=== WRITTEN REQUEST ===
Would you restate all the data that follows, word for word?

=== INFORMATION PROVIDED ===
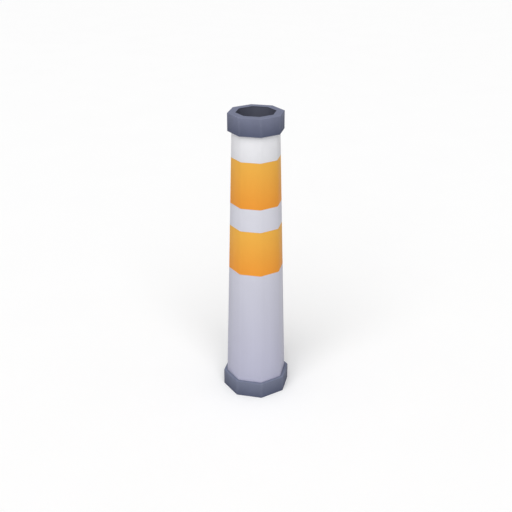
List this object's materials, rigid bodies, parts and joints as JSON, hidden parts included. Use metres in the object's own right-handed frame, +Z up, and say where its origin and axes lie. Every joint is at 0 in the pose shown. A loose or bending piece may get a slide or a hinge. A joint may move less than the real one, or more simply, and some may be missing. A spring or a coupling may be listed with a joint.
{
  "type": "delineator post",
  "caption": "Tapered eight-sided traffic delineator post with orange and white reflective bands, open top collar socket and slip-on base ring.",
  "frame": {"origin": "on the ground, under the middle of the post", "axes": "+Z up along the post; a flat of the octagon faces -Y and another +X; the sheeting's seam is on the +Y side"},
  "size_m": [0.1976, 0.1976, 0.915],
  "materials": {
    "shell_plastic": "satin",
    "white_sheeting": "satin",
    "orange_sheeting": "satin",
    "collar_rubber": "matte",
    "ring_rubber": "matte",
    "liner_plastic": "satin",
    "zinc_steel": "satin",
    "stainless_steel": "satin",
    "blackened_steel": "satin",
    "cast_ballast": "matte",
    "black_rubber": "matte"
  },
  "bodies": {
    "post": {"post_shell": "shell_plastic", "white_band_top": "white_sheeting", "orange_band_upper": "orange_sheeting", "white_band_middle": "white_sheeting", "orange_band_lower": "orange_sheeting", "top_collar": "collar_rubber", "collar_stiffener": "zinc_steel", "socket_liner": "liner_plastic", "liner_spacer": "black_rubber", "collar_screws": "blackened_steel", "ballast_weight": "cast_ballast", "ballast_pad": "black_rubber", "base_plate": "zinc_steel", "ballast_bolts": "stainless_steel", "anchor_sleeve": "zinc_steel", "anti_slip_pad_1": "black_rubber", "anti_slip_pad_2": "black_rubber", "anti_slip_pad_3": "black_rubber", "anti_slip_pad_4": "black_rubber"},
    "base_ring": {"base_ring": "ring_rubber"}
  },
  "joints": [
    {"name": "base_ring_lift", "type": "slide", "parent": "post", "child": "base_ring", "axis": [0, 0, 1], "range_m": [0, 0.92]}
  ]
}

=== CORRECT OUTPUT ===
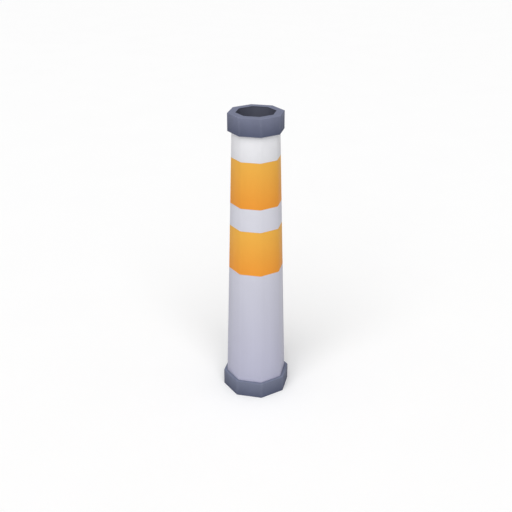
List this object's materials, rigid bodies, parts and joints as JSON, hidden parts included. Use metres in the object's own right-handed frame, +Z up, and say where its origin and axes lie. Every joint is at 0 in the pose shown. A loose or bending piece may get a slide or a hinge. A joint may move less than the real one, or more simply, and some may be missing. A spring or a coupling may be listed with a joint.
{
  "type": "delineator post",
  "caption": "Tapered eight-sided traffic delineator post with orange and white reflective bands, open top collar socket and slip-on base ring.",
  "frame": {"origin": "on the ground, under the middle of the post", "axes": "+Z up along the post; a flat of the octagon faces -Y and another +X; the sheeting's seam is on the +Y side"},
  "size_m": [0.1976, 0.1976, 0.915],
  "materials": {
    "shell_plastic": "satin",
    "white_sheeting": "satin",
    "orange_sheeting": "satin",
    "collar_rubber": "matte",
    "ring_rubber": "matte",
    "liner_plastic": "satin",
    "zinc_steel": "satin",
    "stainless_steel": "satin",
    "blackened_steel": "satin",
    "cast_ballast": "matte",
    "black_rubber": "matte"
  },
  "bodies": {
    "post": {"post_shell": "shell_plastic", "white_band_top": "white_sheeting", "orange_band_upper": "orange_sheeting", "white_band_middle": "white_sheeting", "orange_band_lower": "orange_sheeting", "top_collar": "collar_rubber", "collar_stiffener": "zinc_steel", "socket_liner": "liner_plastic", "liner_spacer": "black_rubber", "collar_screws": "blackened_steel", "ballast_weight": "cast_ballast", "ballast_pad": "black_rubber", "base_plate": "zinc_steel", "ballast_bolts": "stainless_steel", "anchor_sleeve": "zinc_steel", "anti_slip_pad_1": "black_rubber", "anti_slip_pad_2": "black_rubber", "anti_slip_pad_3": "black_rubber", "anti_slip_pad_4": "black_rubber"},
    "base_ring": {"base_ring": "ring_rubber"}
  },
  "joints": [
    {"name": "base_ring_lift", "type": "slide", "parent": "post", "child": "base_ring", "axis": [0, 0, 1], "range_m": [0, 0.92]}
  ]
}